When Jason Karp’s Tourbillon Capital Partners told clients on Monday that it is shutting down its Tourbillon Global Master Fund after six years, it not only marked the latest multi-billion dollar hedge fund firm to shut down.
It is also at least the fifth fund with roots in Steven Cohen’s SAC Capital Advisors — the so-called SAC Pack — to call it quits, and the third this year alone. The news was first reported in The Wall Street Journal.
“We believe we need to be investing solely in areas where we have strong, distinct advantages with the highest odds of success,” Karp reportedly wrote in a letter to investors. “We think TGMF no longer fits that bill.”
This is a humbling moment for Karp, who specialized in long-short equity, with an emphasis on technology, media, and telecommunications (the so-called TMT sector), health care, and consumer stocks.
His fund was down 3.2 percent for the year through September, according to the report. It also lost nearly 14 percent last year and another 9 percent in 2016.
Karp normally maintained a very low net exposure and even felt that net exposure was overstated since Tourbillon aggressively used options to hedge. So it liked to tell investors it had zero net beta.

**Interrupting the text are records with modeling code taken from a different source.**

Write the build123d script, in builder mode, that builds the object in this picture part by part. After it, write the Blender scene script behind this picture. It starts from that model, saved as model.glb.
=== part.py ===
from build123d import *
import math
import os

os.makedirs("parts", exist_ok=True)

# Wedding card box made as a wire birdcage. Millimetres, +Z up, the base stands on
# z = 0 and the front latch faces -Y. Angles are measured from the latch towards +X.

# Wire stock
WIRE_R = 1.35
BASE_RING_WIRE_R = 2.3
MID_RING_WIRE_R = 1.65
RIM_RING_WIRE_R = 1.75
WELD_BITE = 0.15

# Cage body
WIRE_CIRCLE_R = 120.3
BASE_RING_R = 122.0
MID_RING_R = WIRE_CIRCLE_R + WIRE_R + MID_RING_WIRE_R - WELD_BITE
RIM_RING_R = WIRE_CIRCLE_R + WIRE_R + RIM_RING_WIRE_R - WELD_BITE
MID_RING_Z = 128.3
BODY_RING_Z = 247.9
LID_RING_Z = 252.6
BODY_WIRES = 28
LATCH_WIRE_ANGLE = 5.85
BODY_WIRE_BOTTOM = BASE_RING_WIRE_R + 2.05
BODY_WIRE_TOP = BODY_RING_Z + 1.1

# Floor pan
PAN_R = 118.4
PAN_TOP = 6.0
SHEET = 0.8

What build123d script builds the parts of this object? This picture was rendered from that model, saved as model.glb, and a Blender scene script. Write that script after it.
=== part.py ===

Karp made headlines several years ago when he told attendees of the Milken Institute Global Conference that he uses a former CIA interrogator to conduct personality tests for prospective hires.
Before launching Tourbillon, Karp was a partner and co-chief investment officer at Carlson Capital, working closely with founder Clint Carlson. Previously, Karp was a portfolio manager of global equities and the director of research at CR Intrinsic Investors, which was part of SAC.
Karp is one of at least five former SAC vets to shut down in the past two years.
In early September Christopher Winham’s Tide Point Capital Management told clients it was closing “due to the majority owner’s personal wishes,” according to Reuters at the time.
Winham was a senior research analyst at SAC Capital from 2002 to 2005. Tide Point was seeded by Tiger Cub Chris Shumway.
As we earlier reported, Tide Point generated double-digit gains in three of its first four full years from 2013 through 2016, according to a firm document acquired earlier by Institutional Investor. It lost 3.45 percent in 2017 after losing 10.2 percent through September of that year, according to a monthly report seen by II. The firm lost 2.29 percent this year through July, the monthly report showed.
Back in April, Sol Kumin’s Folger Hill Asset Management merged with Schonfeld Strategic Advisors, according to Business Insider at the time. Schonfeld was said to be mostly interested in Folger Hill’s Asia fund.
In 2016 Schonfeld invested $500 million in the Folger Hill Asia fund. Kumin became chief strategic officer at Leucadia Asset Management, which backed Folger Hill.
Kumin was formerly head of new business and recruitment at SAC Capital.
Last year Neil Chriss closed Hutchin Hill Capital, a multistrategy firm, after posting three disappointing years. The quant specialist spent four years at SAC, from 2003 through 2007.
And Kingdom Ridge Capital, a small hedge fund firm co-founded in 2007 by Christopher Zepf, closed at the end of 2017 after ten years. He managed a long/short technology portfolio at SAC Capital.